In this case, my program would concatenate the two string literals ("hello," and " world") together so that the result is "hello, world" (note that these quotes are not actually part of the result string). My basic tokenizer usage is below:
// FieldSpec is the incoming string as entered by the // user, including quotes to denote string literals std::string str = FieldSpec.c_str();
typedef boost::tokenizer<boost::char_separator<char> > tokenizer; boost::char_separator<char> fieldSeparator("+", "", boost::keep_empty_tokens); tokenizer fieldTokens(str, fieldSeparator); for ( tokenizer::iterator tok_iter = fieldTokens.begin(); tok_iter != fieldTokens.end(); ++tok_iter ) { // do something with the token // (could be a string literal or a pre-defined entity) }
The problem I have is that the user might wish to include plus signs in his string lterals, as in this example:
"1" + " + " + "2 = 3"
Here, the user has entered a " + " which should indicate a literal plus sign as opposed to a concatenation operator. The obvious desired result would be:
"1 + 2 = 3" (minus the quotes)
My current usage of tokenizer does not handle this at all, as it has no regard for _where_ the '+' symbols are located in the user's string; that is, it doesn't care if they are within quotes or not.
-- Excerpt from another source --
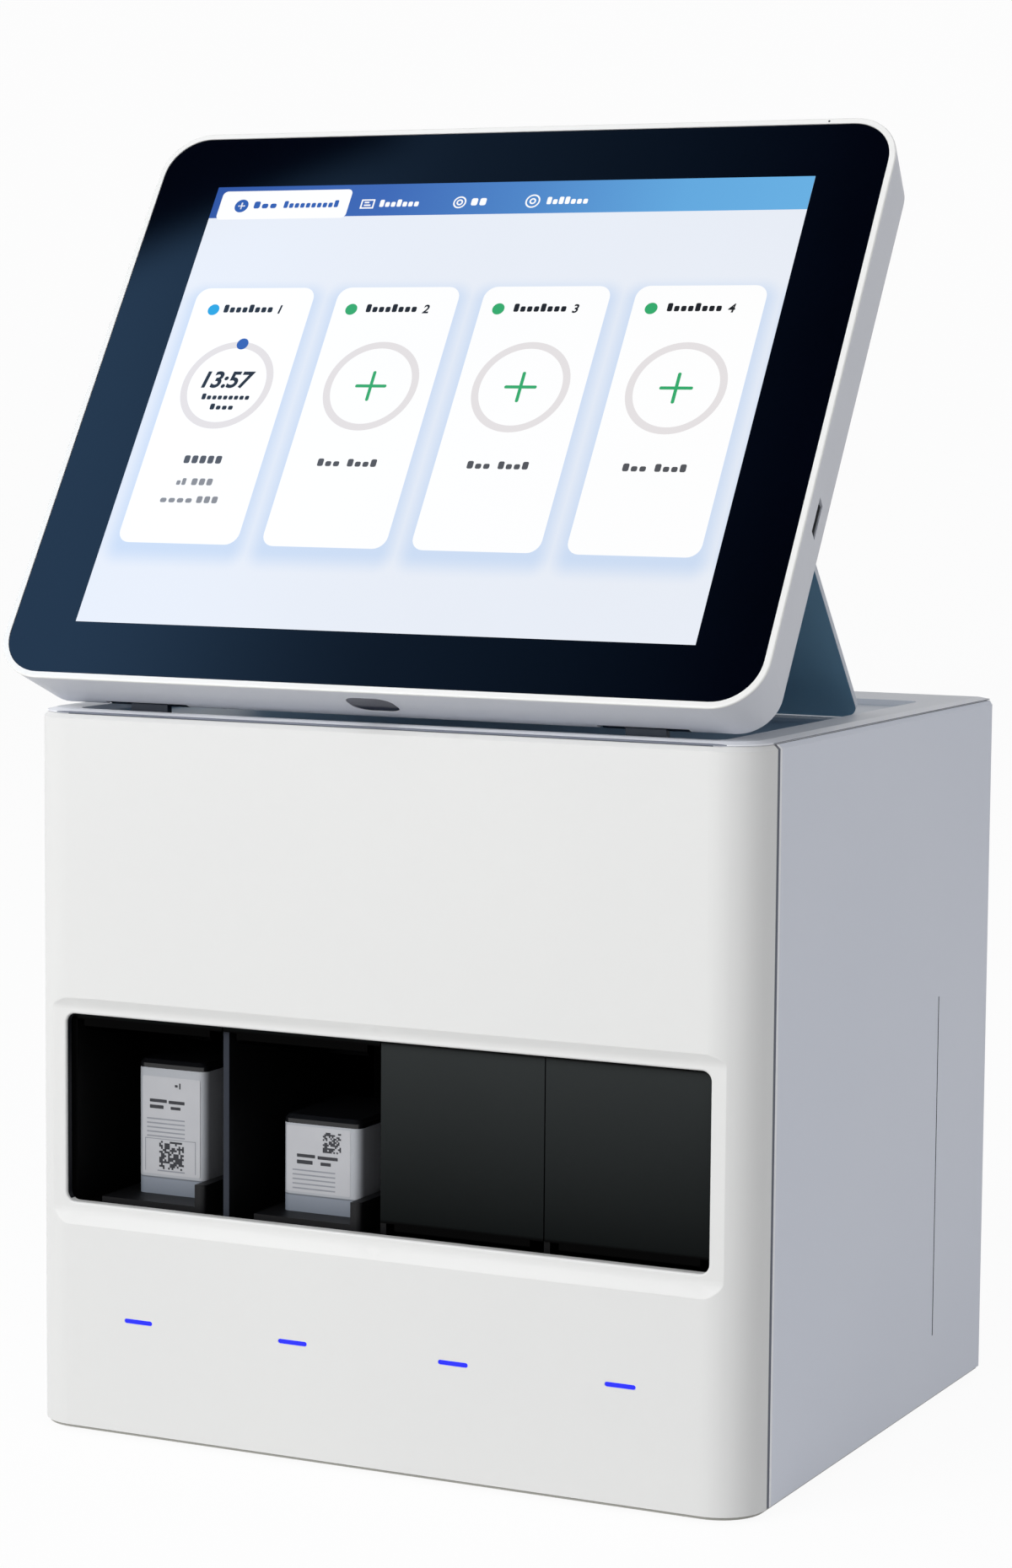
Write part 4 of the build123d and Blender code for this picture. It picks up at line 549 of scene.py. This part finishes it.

I would like my tokenizer usage to be smart enough to know the difference between _real_ token separators and those that might exist as string literals within quotes. Can I use the tokenizer class to do this, or do I need to use some other method to tokenize my strings?
I see something about the concept of a TokenizerFunction in the documentation, but I don't really have any idea how to implement one, or if it would even be helpful in this situation. I'm rather new to the boost libraries and template usage in general, so all help and suggestions are welcome.
Thanks,
- Dennis